The ultimate goal is to publish “Scrooge . . . The Relapse” so that it can be picked up and performed at regional theaters. “I think it could do that. It’s fun, and I think it’s got a good message,” Mr. McCaffrey said. “It’s dark and funny, and it honors Dickens. The core thing is, can people change overnight? And you know what? I don’t think so.”

It’s not Mr. McCaffrey’s first foray into theatrical performance. In July, he curated a selection of maritime-themed original works by local writers, called “Sea Stories,” that were read and performed by the writers themselves, among them William Norwich.

Like all good writers, Mr. McCaffrey has encountered those stretches of seemingly hopeless days when it’s hard to string together words into sentences that make sense. In other words, writer’s block.

“I do this thing where if I’m in a tough stretch of time — life can be a pain in the ass — I don’t want to lose my muscle, so I try to move back into the muscle by doing small word counts every day,” he said. “I hit on how many words a day could I write — 250 words. It’s exactly what I can do. I would write 250 words a day, and I wrote three stories that summer using that method — I would stop at 250 even if I was grooving — and I think they’re the best three I ever wrote.”

As for genre, his work “is usually magical realism. One of my last collections has two stories about bears that talk. My comedy is usually surreal, not totally based in reality.”

But he can also get serious, as he did in his “Two Syllable Men” collection.

“Each title is a guy’s name of two syllables. They’re broken,” said Mr. McCaffrey, who had just gone through a divorce when they were initially written. “A friend of mine said, ‘Are you done yet? Did you get it out of your system?’ But I liked it. It’s really about the fracture, and trying to heal a loss.”

Mr. McCaffrey owes a lot to writers like Ernest Hemingway and Graham Greene in terms of influence and inspiration. His all-time favorite author is W. Somerset Maugham. “He’s got the cleanest, most beautiful prose I’ve ever seen,” Mr. McCaffrey said. “This is very writerly: He never has to say ‘he said, she said,’ ever. . . . He orients you. The other thing he does that I love is you never know who the central character is for a while. Why does he do this? You’re already five pages in and we’re trying to figure it out. It’s human nature. It’s a really interesting way to rope the reader in.”

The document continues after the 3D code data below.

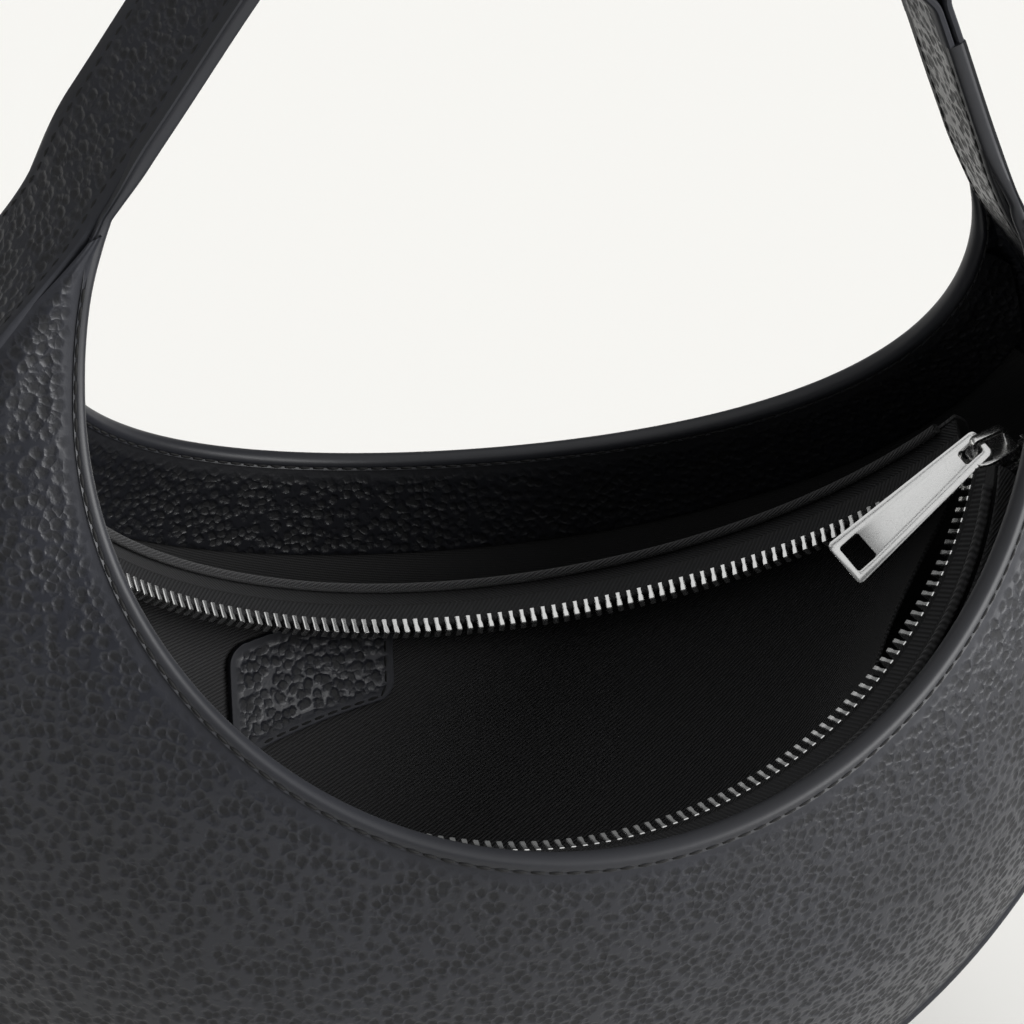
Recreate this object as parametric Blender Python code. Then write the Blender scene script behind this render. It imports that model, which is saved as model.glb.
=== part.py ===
"""Curved shoulder handbag, standing with its mouth open.

Metres, +Z up, +X to the end where the zip slider rests, front at -Y.
The origin is the middle of the base, on the surface that the bag stands on.
"""

import math

import bmesh
import bpy
import numpy as np

# Driving dimensions of the bag body and its strap
BODY_WIDTH = 0.272
BASE_LENGTH = 0.052
BASE_DEPTH = 0.084
FORK_HEIGHT = 0.222
FORK_SPREAD = 0.188
STRAP_TOP_HEIGHT = 0.332
STRAP_WIDTH = 0.022
RIM_DIP = 0.103
RIM_SPREAD = 0.1834
RIM_BULGE = 0.083
PANEL_BULGE = 0.008

# How far each rim stands from the middle, and how much further out and higher it leans to its right
MOUTH_FRONT_REACH = 0.0820
MOUTH_BACK_REACH = 0.0807
FRONT_RIM_LEAN_OUT = 0.0057
FRONT_RIM_LEAN_UP = 0.0208
BACK_RIM_LEAN_OUT = -0.0256
BACK_RIM_LEAN_UP = 0.0128

# Sheet thicknesses
PANEL_LEATHER = 0.0020
GUSSET_LEATHER = 0.0022
FACING_LEATHER = 0.0016
STRAP_LEATHER = 0.0018
STRAP_LINING = 0.0016
LINING_CLOTH = 0.0008
POUCH_CLOTH = 0.0009
BOARD_THICKNESS = 0.0015
TAPE_THICKNESS = 0.0008
SEAT_GAP = 0.0003

# Trim
BINDING_HEIGHT = 0.0033
BINDING_WALL = 0.0003
FACING_DEPTH = 0.028
FACING_STOP = 0.009
SIDE_FACING_LOW = 0.168
LINING_HEM = 0.004
BOARD_LENGTH = 0.076
BOARD_MARGIN = 0.004
SEAM_ALLOWANCE = 0.0010

# Ring, the strap's hinge line below it, and leather loops
RING_WIRE = 0.0044
RING_PITCH = 0.0145
RING_LOW_HEIGHT = 0.271
RING_RISE = 0.026
STRAP_BEND_HEIGHT = RING_LOW_HEIGHT - RING_RISE
RING_SIDE_GAP = 0.0004
LOOP_EASE = 0.0008
LOOP_LEG = 0.017
LOOP_TAPER = 0.009

# Zip
ZIP_END_SPACE = 0.034
ZIP_HALF_CHORD = BODY_WIDTH / 2 - ZIP_END_SPACE
ZIP_SAG = 0.0735
ZIP_HEIGHT = 0.1535
ZIP_OPEN_ANGLE = math.radians(34)
TOOTH_PITCH = 0.0025
TOOTH_THICKNESS = 0.0012
TOOTH_TIP = 0.0002
BEAD_NEAR = 0.0024
BEAD_FAR = 0.0038
TOOTH_HEIGHT = 0.0026
TAPE_WIDTH = 0.0085
STOP_LENGTH = 0.0032

# Slider and puller
SLIDER_TILT = math.radians(25)
SLIDER_LENGTH = 0.0105
SLIDER_WIDTH = 0.0094
SLIDER_REAR_WIDTH = 0.0074
SLIDER_PLATE = 0.0010
SLIDER_CAVITY = 0.0032
SLIDER_POST_LENGTH = 0.0022
SLIDER_POST_WIDTH = 0.0016
SLIDER_LIP = 0.0009
BRIDGE_LENGTH = 0.0084
BRIDGE_WIDTH = 0.0024
BRIDGE_THICKNESS = 0.0010
BRIDGE_CLEAR_HEIGHT = 0.0031
PULLER_LENGTH = 0.040
PULLER_WIDE = 0.0120
PULLER_NARROW = 0.0072
PULLER_THICKNESS = 0.0014
PULLER_DROP = math.radians(47)
PULLER_PIVOT_HEIGHT = 0.0023
PULLER_PIVOT_AHEAD = 0.0018
PULLER_WINDOW_LENGTH = 0.0047
PULLER_WINDOW_WIDTH = 0.0034
PULLER_HOLE_LENGTH = 0.0052
PULLER_HOLE_WIDTH = 0.0070
PULLER_HOLE_MARGIN = 0.0018
CHAIN_END_LENGTH = 0.0135
CHAIN_END_WIDTH = 0.0044

# Pouch
POUCH_BOTTOM_HEIGHT = 0.020
POUCH_TAPER = 0.012
POUCH_BOTTOM_HALF_WIDTH = ZIP_HALF_CHORD - POUCH_TAPER
POUCH_BELLY = 0.014
POUCH_FALL = 0.020
PIPING_RADIUS = 0.0011
PATCH_LENGTH = 0.040
PATCH_HEIGHT = 0.024
PATCH_THICKNESS = 0.0014
PATCH_END = -0.017
TAB_WIDTH = 0.013
TAB_THICKNESS = 0.0016

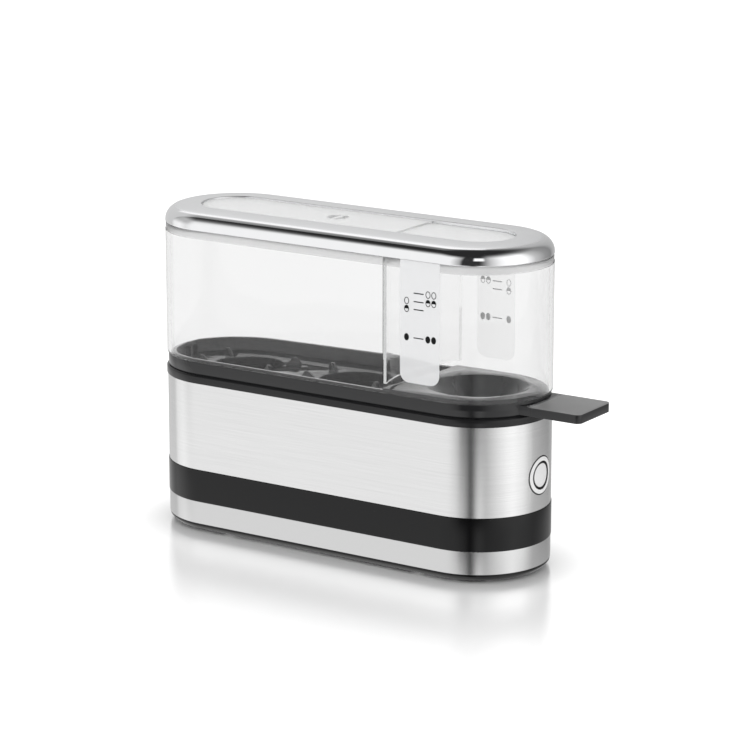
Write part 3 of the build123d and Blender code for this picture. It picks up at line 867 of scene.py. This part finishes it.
hood = racetrack(
    hood_section,
    (1, moulded_edge),
    (3, inner_bend),
    (4, moulded_edge),
    (5, moulded_edge),
    (6, matt_edge),
    (10, outer_bend),
    (12, panel_edge),
)

partition_bow = 5.5 * mm
partition_wall = 1.8 * mm
partition_setback = 28.1 * mm
partition_gap = 4.0 * mm
wall_sink = 1.0 * mm
ceiling_sink = 0.6 * mm
partition_x = body_x + end_x - partition_setback
partition_bottom = hood_bottom + partition_gap
partition = bmesh.new()
half_chord = hood_inner + wall_sink
bow_radius = (hood_inner**2 + partition_bow**2) / (2 * partition_bow)
bow_centre = partition_x - partition_bow + bow_radius
half_turn = math.asin(half_chord / bow_radius)
foot = []
for reach in (bow_radius - partition_wall / 2, bow_radius + partition_wall / 2):
    foot_x = bow_centre - reach * math.cos(half_turn)
    foot_y = -reach * math.sin(half_turn)
    foot.append(partition.verts.new((foot_x, foot_y, partition_bottom)))
sill = partition.edges.new(foot)
partition_height = ceiling_z + ceiling_sink - partition_bottom
raised = bmesh.ops.extrude_edge_only(partition, edges=[sill])["geom"]
top_points = [item for item in raised if isinstance(item, bmesh.types.BMVert)]
bmesh.ops.translate(partition, verts=top_points, vec=(0, 0, partition_height))
bmesh.ops.spin(
    partition,
    geom=partition.verts[:] + partition.edges[:] + partition.faces[:],
    cent=(bow_centre, 0, 0),
    axis=(0, 0, 1),
    angle=-2 * half_turn,
    steps=40,
)
bmesh.ops.recalc_face_normals(partition, faces=partition.faces[:])
hood = combined(hood, partition, "UNION")

step_depth = 0.9 * mm
step_start = partition_x - partition_bow
step_reach = 120 * mm
step_overrun = 0.2 * mm
step_width = 2 * (panel_radius + step_overrun)
step_tool = bmesh.new()
bmesh.ops.create_cube(step_tool, size=1.0)
bmesh.ops.scale(step_tool, verts=step_tool.verts[:], vec=(step_reach, step_width, 2 * step_depth))
bmesh.ops.translate(step_tool, verts=step_tool.verts[:], vec=(step_start + step_reach / 2, 0, panel_top))
hood = combined(hood, step_tool)

vent_x = body_x - 9.0 * mm
vent_radius = 4.75 * mm
vent_bar = 1.6 * mm
vent_overrun = 5 * mm
vent_low = (vent_x, 0, ceiling_z - vent_overrun)
vent_high = (vent_x, 0, panel_top + vent_overrun)
for side in (-1, 1):
    opening = rod(vent_radius, vent_low, vent_high)
    bmesh.ops.bisect_plane(
        opening,
        geom=opening.verts[:] + opening.edges[:] + opening.faces[:],
        plane_co=(vent_x + side * vent_bar / 2, 0, 0),
        plane_no=(side, 0, 0),
        clear_inner=True,
    )
    bmesh.ops.holes_fill(opening, edges=opening.edges[:], sides=0)
    bmesh.ops.recalc_face_normals(opening, faces=opening.faces[:])
    hood = combined(hood, opening)

clear_plastic = bpy.data.materials.new("clear_moulding")
clear = Shading(clear_plastic)
clear_place = clear.node("TexCoord", output="Object")
clear_z = clear.split(clear_place, "Z")[0]
half_fade = 0.05 * mm
clouding = 0.62
matt_band = clear_z.window(
    band_z - half_fade,
    band_z + half_fade,
    shoulder_z - half_fade,
    shoulder_z + half_fade,
)
matt_top = clear_z.rise(ceiling_z - 0.3 * mm, ceiling_z - 0.1 * mm)
streaks = clear.node("Mapping", None, {"Vector": clear_place, "Scale": (60, 60, 15)})
streaks = clear.node("TexNoise", None, {"Vector": streaks, "Scale": 1.0, "Detail": 2.0})
clear_sockets = {
    "Base Color": clear.blend(matt_band, (0.973, 0.973, 0.973, 1.0), (0.795, 0.795, 0.795, 1.0)),
    "Roughness": 0.025 + 0.02 * streaks + 0.25 * matt_band + 0.12 * matt_top,
    "IOR": 1.38,
    "Transmission Weight": 1.0,
}
see_through = clear.node("BsdfPrincipled", None, clear_sockets)
clouded = clear.node("BsdfPrincipled", None, {"Base Color": (0.93, 0.935, 0.935, 1.0), "Roughness": 0.35})
body_tint = clear.node("VolumeAbsorption", None, {"Color": (0.8, 0.805, 0.805, 1.0), "Density": 34.0})
moulded = clear.node("MixShader", None, (clouding * matt_top, see_through, clouded))
let_through = clear.node("BsdfTransparent", None, {"Color": (0.93, 0.93, 0.93, 1.0)})
clear_surface = clear.node("MixShader", None, (clear.ray("Diffuse"), moulded, let_through))
clear.node("OutputMaterial", None, (clear_surface, body_tint))
fit("hood_moulding", hood, clear_plastic, "hood", "clear_plastic", "hood_shell")


# Measuring scales: a frosted strip on the front and the back wall of the measure. On each, black lines on
# a white undercoat mark the fill levels, and the ovals beside them tell which level to choose.
strip_half = 9.8 * mm
strip_bottom = 84.8 * mm
strip_corner = 4.5 * mm
strip_sheet = 0.05 * mm
strip_sink = 0.02 * mm
ink_sheet = 0.04 * mm
ink_sink = 0.01 * mm
oval_half_width = 1.2 * mm
oval_half_height = 1.55 * mm
ink_line = 0.3 * mm
stroke_width = 0.45 * mm
stroke_left = -3.0 * mm
stroke_right = 1.9 * mm
oval_places = (-6.5 * mm, 4.1 * mm, 6.95 * mm)
# Each row is its height in millimetres, and the kind of oval at each place, if there is one.
scale_rows = (
    (123.7, (None, "empty", "empty")),
    (120.1, ("empty", "half", "half")),
    (116.7, ("half", None, None)),
    (104.5, ("full", "full", "full")),
)


def oval(mesh, x, z, filling):
    """A flat oval in the XZ plane: an outline, an outline with its upper half filled, or a full one."""
    upright = Matrix.Rotation(math.pi / 2, 4, "X")
    made = bmesh.ops.create_circle(mesh, cap_ends=True, segments=28, radius=1.0, matrix=upright)
    points = made["verts"]
    bmesh.ops.scale(mesh, verts=points, vec=(oval_half_width, 1.0, oval_half_height))
    bmesh.ops.translate(mesh, verts=points, vec=(x, 0, z))
    disc = points[0].link_faces[0]
    if filling == "full":
        return
    bmesh.ops.inset_individual(mesh, faces=[disc], thickness=ink_line, use_even_offset=True)
    if filling == "half":
        around = list(disc.verts) + list(disc.edges) + [disc]
        cut = bmesh.ops.bisect_plane(mesh, geom=around, plane_co=(0, 0, z), plane_no=(0, 0, 1))
        seams = [item for item in cut["geom_cut"] if isinstance(item, bmesh.types.BMEdge)]
        halves = {face for seam in seams for face in seam.link_faces}
        disc = min(halves, key=lambda face: face.calc_center_median().z)
    bmesh.ops.delete(mesh, geom=[disc], context="FACES_ONLY")


def stroke(mesh, x, z):
    """A flat level line in the XZ plane, for a row whose middle is at x and z."""
    left = x + stroke_left
    right = x + stroke_right
    low = z - stroke_width / 2
    high = z + stroke_width / 2
    corners = ((left, low), (right, low), (right, high), (left, high))
    mesh.faces.new([mesh.verts.new((across, 0, height)) for across, height in corners])


def lay_on_wall(mesh, side, base, thickness):
    """Give a flat mesh a thickness and set it against the front (-1) or back (1) wall of the hood."""
    made = bmesh.ops.extrude_face_region(mesh, geom=mesh.faces[:])["geom"]
    points = [item for item in made if isinstance(item, bmesh.types.BMVert)]
    bmesh.ops.translate(mesh, verts=points, vec=(0, side * thickness, 0))
    bmesh.ops.translate(mesh, verts=mesh.verts[:], vec=(0, side * (hood_radius + base), 0))
    bmesh.ops.recalc_face_normals(mesh, faces=mesh.faces[:])


def print_finish(name, dark, light, alpha=1.0):
    """The finish of a thin matt print on the hood's wall."""
    return finish(
        name,
        dark,
        light,
        rough=(0.5, 0.6),
        grain=0.25 * mm,
        relief=0.001 * mm,
        specular=0.2,
        alpha=alpha,
    )


scale_ink = print_finish("scale_ink", srgb(4, 4, 5), srgb(8, 8, 9))
undercoat = print_finish("scale_undercoat", srgb(236, 236, 236), srgb(246, 246, 246))
# Front and back: the strip's place from body_x, how much lower its rows are, how opaque the frosting is.
for side, scale_name, centre_x, drop, frost_alpha in (
    (-1, "front", 53.8 * mm, 0.0, 0.63),
    (1, "back", 53.1 * mm, 2.3 * mm, 0.07),
):
    frosted = print_finish(f"{scale_name}_frost", srgb(250, 251, 252), srgb(254, 254, 255), frost_alpha)
    strip = bmesh.new()
    middle = body_x + centre_x
    left, right = middle - strip_half, middle + strip_half
    outline = ((left, strip_bottom), (right, strip_bottom), (right, shoulder_z), (left, shoulder_z))
    strip_corners = [strip.verts.new((x, 0, z)) for x, z in outline]
    strip.faces.new(strip_corners)
    round_corners(strip, strip_corners[:2], radius=strip_corner, segments=10)
    lay_on_wall(strip, side, -strip_sink, strip_sheet + strip_sink)
    fit(f"{scale_name}_frosting", strip, frosted, "hood", "clear_plastic")
    marks = bmesh.new()
    for height, fillings in scale_rows:
        row_z = height * mm - drop
        stroke(marks, middle, row_z)
        for offset, filling in zip(oval_places, fillings):
            if filling:
                oval(marks, middle + offset, row_z, filling)
    if side > 0:
        to_middle = Matrix.Translation((-middle, 0, 0))
        bmesh.ops.scale(marks, verts=marks.verts[:], vec=(-1, 1, 1), space=to_middle)
    lay_on_wall(marks, side, strip_sheet - ink_sink, ink_sheet + ink_sink)
    for face in marks.faces:
        face.material_index = 1 if face.normal.y * side < -0.5 else 0
    printed = fit(f"{scale_name}_marks", marks, scale_ink, "hood", "black_plastic")
    printed.data.materials.append(undercoat)


# Chrome ring: a plated moulding pressed over the hood's shoulder, with a round outer edge and a crown that
# rises a little to the clear panel.
chrome_low, chrome_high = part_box("chrome_ring")
chrome_radius = (chrome_high[1] - chrome_low[1]) / 2
chrome_bottom = chrome_low[2]
chrome_top = chrome_high[2]
chrome_inner = 15.5 * mm
chrome_wall = 1.3 * mm
chrome_bend = 6.0 * mm
chrome_crown = 0.8 * mm
chrome_inner_bend = 4.8 * mm
chrome_inner_edge = 0.5 * mm
chrome_lip = 0.3 * mm
crown_start = chrome_top - chrome_crown
chrome_section = (
    (chrome_radius - chrome_wall, chrome_bottom),
    (chrome_radius, chrome_bottom),
    (chrome_radius, crown_start),
    (chrome_inner, chrome_top),
    (chrome_inner, seat_z),
    (chrome_radius - chrome_wall, seat_z),
)
chrome = bpy.data.materials.new("chrome_plating")
plating = Shading(chrome)
plating_place = plating.node("TexCoord", output="Object")
haze = plating.node("TexNoise", None, {"Vector": plating_place, "Scale": 140.0, "Detail": 3.0})
plating_z = plating.split(plating_place, "Z")[0]
on_crown = plating_z.rise(crown_start - 0.15 * mm, crown_start + 0.05 * mm)
plating_sockets = {
    "Base Color": plating.blend(haze, srgb(238, 239, 240), srgb(244, 244, 245)),
    "Roughness": 0.05 + 0.03 * haze + 0.22 * on_crown,
    "Metallic": 1.0,
}
plating.principled(plating_sockets)
chrome_mesh = racetrack(
    chrome_section,
    (1, chrome_lip),
    (2, chrome_bend),
    (3, chrome_inner_edge),
    (5, chrome_inner_bend),
)
fit("chrome_moulding", chrome_mesh, chrome, "hood", "chrome", "chrome_ring")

Reading Maugham “threw me off. I liked it so much I literally changed the way I wrote,” he said. “I broke my swing down like a golfer. It took about a year, and it wasn’t easy, but I finally got it.”

Mr. McCaffrey’s goal is to leave the reader with a takeaway in each story he writes. “To my credit and maybe discredit with writing, I’m always trying to spin it where there is a lining — maybe not a silver lining — but I would probably never write something where there is nothing to take away,” he said. “It doesn’t make me better, but I shy away from the ugliness of things. The character can be a complete asshole, but there’s got to be something at the end where being an asshole can be helpful.”

He once gave a signed copy of “The Book of Ash” to a celebrity with whom he’d played pickup basketball. Later, Mr. McCaffrey happened to be searching his own name online and found that the Strand in New York City had a copy of his book. Curious, he went down on his lunch break to find it.

“It was downstairs where the used books are,” he said. “There are tiers of the used books. There are some that are like the ‘land of misfit toys’ and they’re $1. That’s where it was. I open it up and there’s the signature to the person.”

In addition to writing fiction and teaching college-level creative writing, Mr. McCaffrey also contributes regularly to The Good Men Project, an online publication that explores “what it means to be a good man in the 21st century.” He also edits the “50 Give or Take” series from Vine Leaves Press.

While he’s still actively writing, he acknowledges not having the same level of energy and drive he had when he was younger and more ambitious.

“I’m trying to be more me — more grounded,” Mr. McCaffrey said. “There’s something wonderful about that young sort of innocence and delusion, but I’m in a happier place with it.”